[Saved data entries]
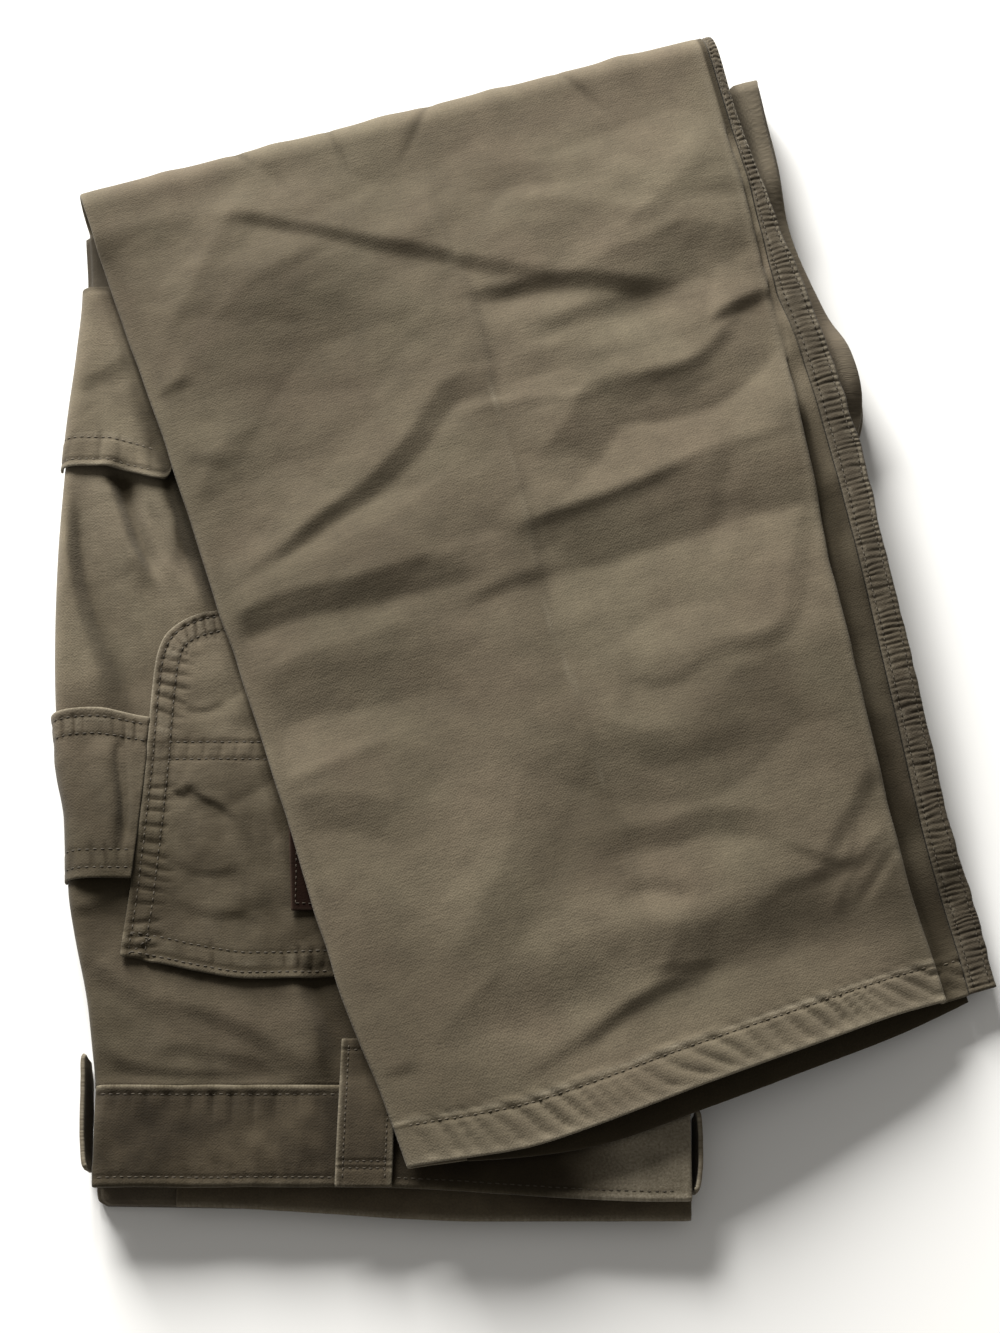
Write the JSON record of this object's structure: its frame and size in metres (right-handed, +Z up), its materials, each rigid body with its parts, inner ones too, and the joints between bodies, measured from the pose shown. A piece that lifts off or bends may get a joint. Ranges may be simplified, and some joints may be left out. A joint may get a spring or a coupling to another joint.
{
  "type": "folded carpenter pants",
  "caption": "Canvas carpenter pants folded lengthwise and over at the knee, lying flat with the back outside: seat, patch pocket, tool loop, belt loops and felled inseam show.",
  "frame": {"origin": "centre of the bounding box, on the surface that the folded pants lie on", "axes": "+Y from the waistband towards the knee fold, +X towards the inseam of the top leg, +Z up through the layers"},
  "size_m": [0.416, 0.5668, 0.0321],
  "materials": {
    "leg_canvas": "olive-brown cotton duck canvas, washed and creased",
    "seat_canvas": "olive-brown cotton duck canvas, washed",
    "pocket_canvas": "olive-brown cotton duck canvas with worn edges",
    "band_canvas": "doubled cotton duck canvas, mottled by washing",
    "seam_canvas": "flat-felled canvas seam, puckered and worn",
    "layers_canvas": "edges of the folded canvas layers below",
    "label_leather": "dark red-brown leather patch with a matt face"
  },
  "bodies": {
    "root": {"folded_layers": "layers_canvas", "seat_panel": "seat_canvas", "back_pocket": "pocket_canvas", "pocket_label": "label_leather", "hammer_loop": "pocket_canvas", "tool_pocket": "pocket_canvas", "waistband": "band_canvas", "front_waistband": "band_canvas", "back_belt_loop": "band_canvas", "side_belt_loop": "band_canvas", "centre_belt_loop": "band_canvas", "leg_back_panel": "leg_canvas", "leg_front_panel": "leg_canvas", "inseam": "seam_canvas"}
  },
  "joints": []
}
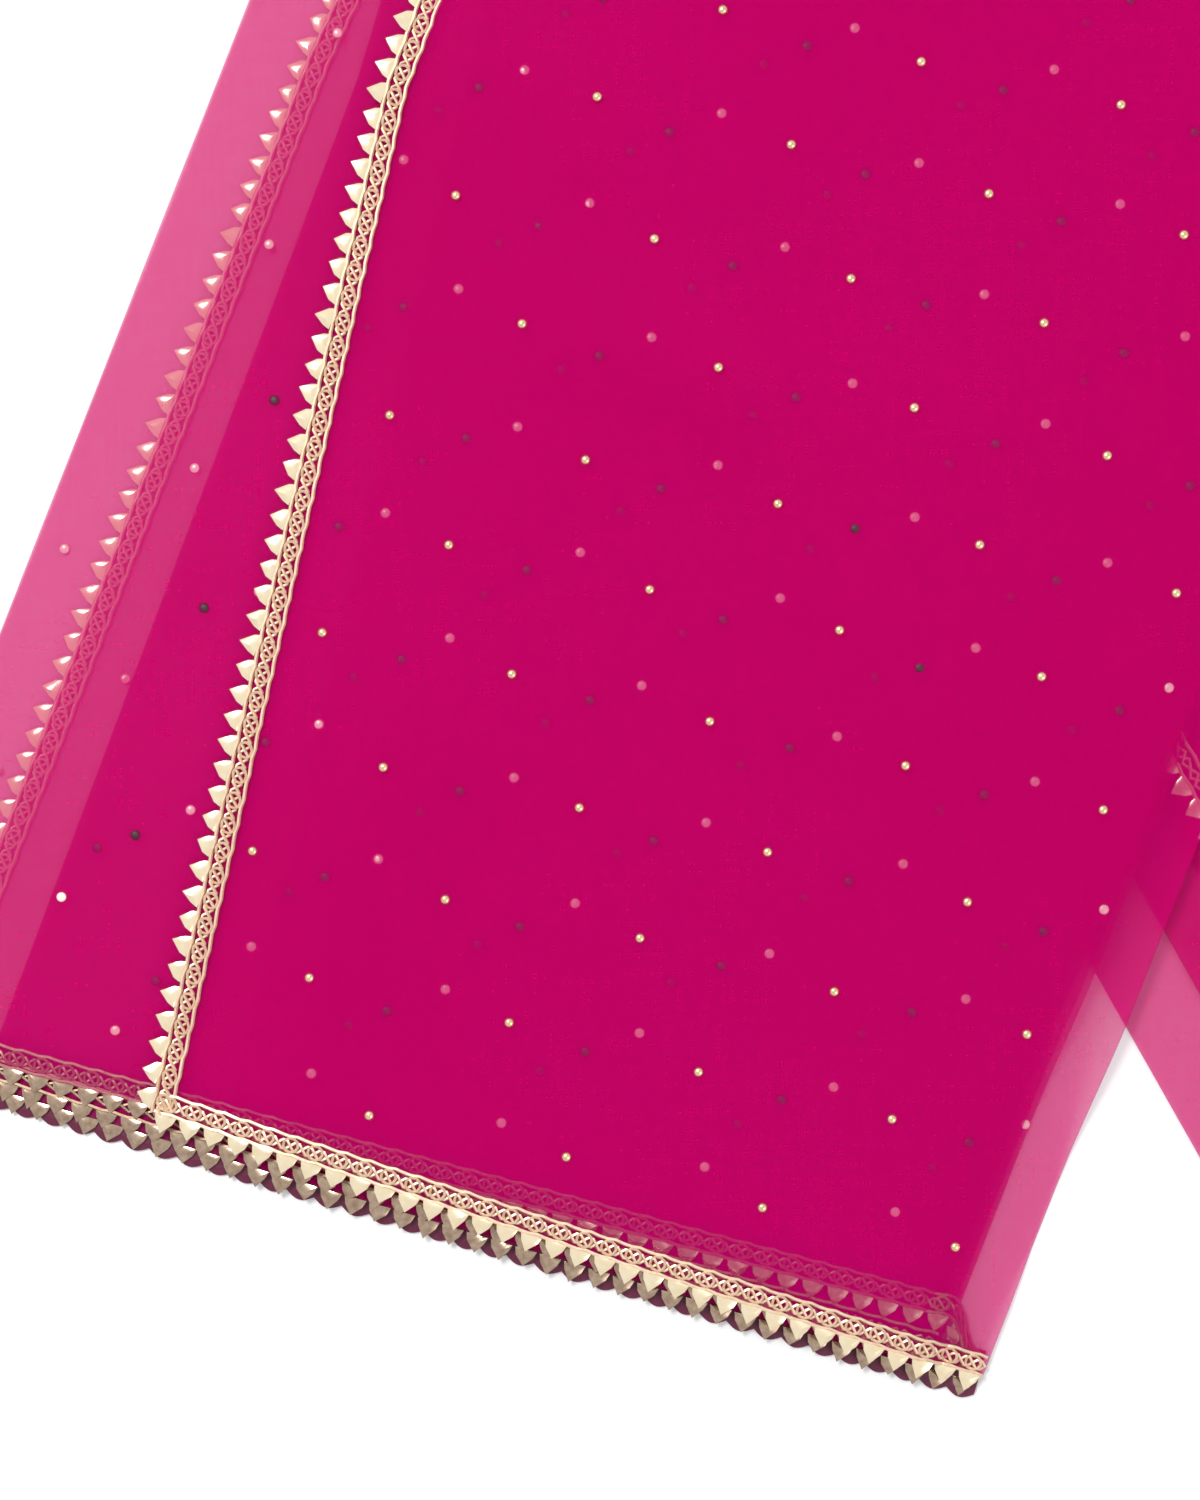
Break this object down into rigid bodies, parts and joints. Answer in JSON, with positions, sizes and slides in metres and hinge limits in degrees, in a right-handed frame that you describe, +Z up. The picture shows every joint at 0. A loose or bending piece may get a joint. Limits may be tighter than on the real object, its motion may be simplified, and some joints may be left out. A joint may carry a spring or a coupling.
{
  "type": "dupatta stole",
  "caption": "Sheer hot pink dupatta with gold scalloped lace and small gold dots, folded into a strip and laid flat, bent once.",
  "frame": {"origin": "under the middle of the folded cloth's bounding box, on the surface that it lies on", "axes": "+Z up; +Y away from the viewer, from the laced ends towards the bend; +X to the viewer's right"},
  "size_m": [0.7784, 0.696, 0.0141],
  "materials": {
    "sheer_cloth": "sheer, soft sheen",
    "gold_lace": "metallic thread and foil",
    "gold_dots": "polished"
  },
  "bodies": {
    "root": {"hidden_layers_front": "sheer_cloth", "left_band_front": "sheer_cloth", "panel_front": "sheer_cloth", "side_lace_front": "gold_lace", "side_lace_inner": "gold_lace", "end_lace_front": "gold_lace", "end_lace_second": "gold_lace", "end_lace_under": "gold_lace", "bend_fold": "sheer_cloth", "hidden_layers_rear": "sheer_cloth", "left_band_rear": "sheer_cloth", "panel_rear": "sheer_cloth", "side_lace_rear": "gold_lace", "tail_fold": "sheer_cloth"}
  },
  "joints": []
}
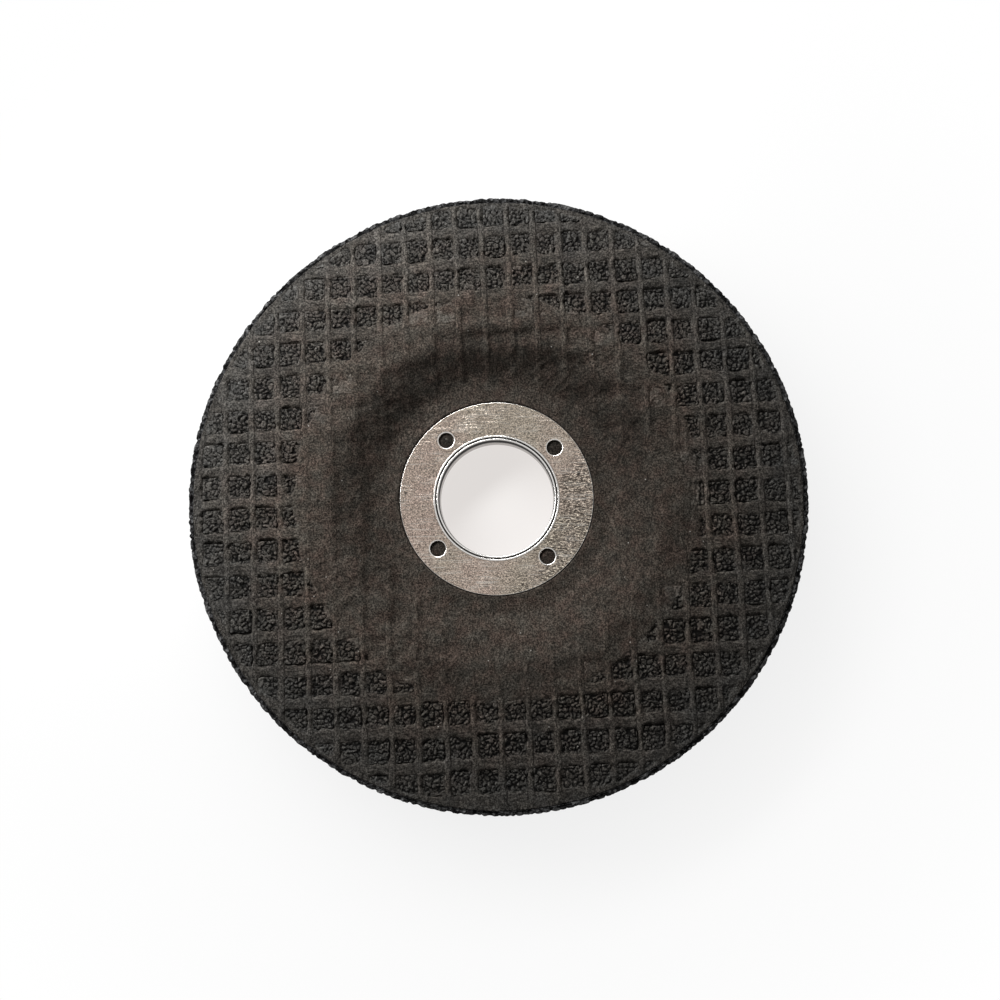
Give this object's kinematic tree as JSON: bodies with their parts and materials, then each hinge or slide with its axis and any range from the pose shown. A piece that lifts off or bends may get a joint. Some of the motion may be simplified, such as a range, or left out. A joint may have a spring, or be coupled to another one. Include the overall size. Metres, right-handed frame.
{
  "type": "grinding disc",
  "caption": "Depressed-centre grinding disc: dished resin-bonded abrasive with glass-fibre mesh faces and a steel-lined bore.",
  "frame": {"origin": "centre of the bore on the back face of the hub, where the disc seats and the lowest plane", "axes": "+Z along the bore towards the concave side, +Y up in the picture"},
  "size_m": [0.115, 0.115, 0.0106],
  "materials": {
    "bonded_abrasive": "rough resin-bonded grit",
    "glass_mesh": "resin-soaked glass-fibre mesh, matt",
    "blotter_paper": "fibrous paper, matt",
    "zinc_steel": "dull zinc-plated steel with fine scratches"
  },
  "bodies": {
    "root": {"abrasive_body": "bonded_abrasive", "front_mesh": "glass_mesh", "back_mesh": "glass_mesh", "centre_blotter": "blotter_paper", "hub_bushing": "zinc_steel", "hub_washer": "zinc_steel"}
  },
  "joints": []
}
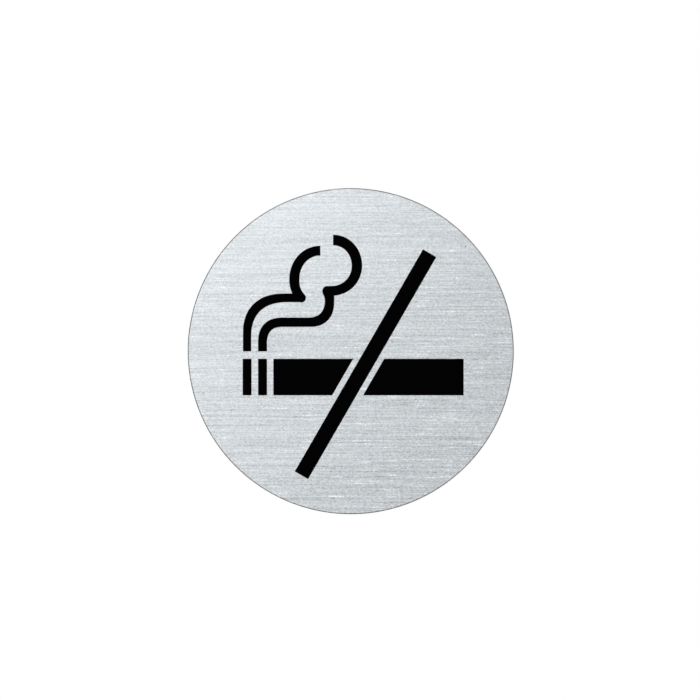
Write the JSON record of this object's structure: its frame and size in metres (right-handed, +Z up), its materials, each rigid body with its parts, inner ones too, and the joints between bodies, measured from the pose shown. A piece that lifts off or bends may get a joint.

**The task**:
Output the material word for word, omitting its pictures.

**Final result**:
Write the JSON record of this object's structure: its frame and size in metres (right-handed, +Z up), its materials, each rigid body with its parts, inner ones too, and the joints between bodies, measured from the pose shown. A piece that lifts off or bends may get a joint. Ranges may be simplified, and some joints may be left out. A joint may get a spring or a coupling to another joint.
{
  "type": "folded carpenter pants",
  "caption": "Canvas carpenter pants folded lengthwise and over at the knee, lying flat with the back outside: seat, patch pocket, tool loop, belt loops and felled inseam show.",
  "frame": {"origin": "centre of the bounding box, on the surface that the folded pants lie on", "axes": "+Y from the waistband towards the knee fold, +X towards the inseam of the top leg, +Z up through the layers"},
  "size_m": [0.416, 0.5668, 0.0321],
  "materials": {
    "leg_canvas": "olive-brown cotton duck canvas, washed and creased",
    "seat_canvas": "olive-brown cotton duck canvas, washed",
    "pocket_canvas": "olive-brown cotton duck canvas with worn edges",
    "band_canvas": "doubled cotton duck canvas, mottled by washing",
    "seam_canvas": "flat-felled canvas seam, puckered and worn",
    "layers_canvas": "edges of the folded canvas layers below",
    "label_leather": "dark red-brown leather patch with a matt face"
  },
  "bodies": {
    "root": {"folded_layers": "layers_canvas", "seat_panel": "seat_canvas", "back_pocket": "pocket_canvas", "pocket_label": "label_leather", "hammer_loop": "pocket_canvas", "tool_pocket": "pocket_canvas", "waistband": "band_canvas", "front_waistband": "band_canvas", "back_belt_loop": "band_canvas", "side_belt_loop": "band_canvas", "centre_belt_loop": "band_canvas", "leg_back_panel": "leg_canvas", "leg_front_panel": "leg_canvas", "inseam": "seam_canvas"}
  },
  "joints": []
}
Break this object down into rigid bodies, parts and joints. Answer in JSON, with positions, sizes and slides in metres and hinge limits in degrees, in a right-handed frame that you describe, +Z up. The picture shows every joint at 0. A loose or bending piece may get a joint. Limits may be tighter than on the real object, its motion may be simplified, and some joints may be left out. A joint may carry a spring or a coupling.
{
  "type": "dupatta stole",
  "caption": "Sheer hot pink dupatta with gold scalloped lace and small gold dots, folded into a strip and laid flat, bent once.",
  "frame": {"origin": "under the middle of the folded cloth's bounding box, on the surface that it lies on", "axes": "+Z up; +Y away from the viewer, from the laced ends towards the bend; +X to the viewer's right"},
  "size_m": [0.7784, 0.696, 0.0141],
  "materials": {
    "sheer_cloth": "sheer, soft sheen",
    "gold_lace": "metallic thread and foil",
    "gold_dots": "polished"
  },
  "bodies": {
    "root": {"hidden_layers_front": "sheer_cloth", "left_band_front": "sheer_cloth", "panel_front": "sheer_cloth", "side_lace_front": "gold_lace", "side_lace_inner": "gold_lace", "end_lace_front": "gold_lace", "end_lace_second": "gold_lace", "end_lace_under": "gold_lace", "bend_fold": "sheer_cloth", "hidden_layers_rear": "sheer_cloth", "left_band_rear": "sheer_cloth", "panel_rear": "sheer_cloth", "side_lace_rear": "gold_lace", "tail_fold": "sheer_cloth"}
  },
  "joints": []
}
Give this object's kinematic tree as JSON: bodies with their parts and materials, then each hinge or slide with its axis and any range from the pose shown. A piece that lifts off or bends may get a joint. Some of the motion may be simplified, such as a range, or left out. A joint may have a spring, or be coupled to another one. Include the overall size. Metres, right-handed frame.
{
  "type": "grinding disc",
  "caption": "Depressed-centre grinding disc: dished resin-bonded abrasive with glass-fibre mesh faces and a steel-lined bore.",
  "frame": {"origin": "centre of the bore on the back face of the hub, where the disc seats and the lowest plane", "axes": "+Z along the bore towards the concave side, +Y up in the picture"},
  "size_m": [0.115, 0.115, 0.0106],
  "materials": {
    "bonded_abrasive": "rough resin-bonded grit",
    "glass_mesh": "resin-soaked glass-fibre mesh, matt",
    "blotter_paper": "fibrous paper, matt",
    "zinc_steel": "dull zinc-plated steel with fine scratches"
  },
  "bodies": {
    "root": {"abrasive_body": "bonded_abrasive", "front_mesh": "glass_mesh", "back_mesh": "glass_mesh", "centre_blotter": "blotter_paper", "hub_bushing": "zinc_steel", "hub_washer": "zinc_steel"}
  },
  "joints": []
}
Write the JSON record of this object's structure: its frame and size in metres (right-handed, +Z up), its materials, each rigid body with its parts, inner ones too, and the joints between bodies, measured from the pose shown. A piece that lifts off or bends may get a joint.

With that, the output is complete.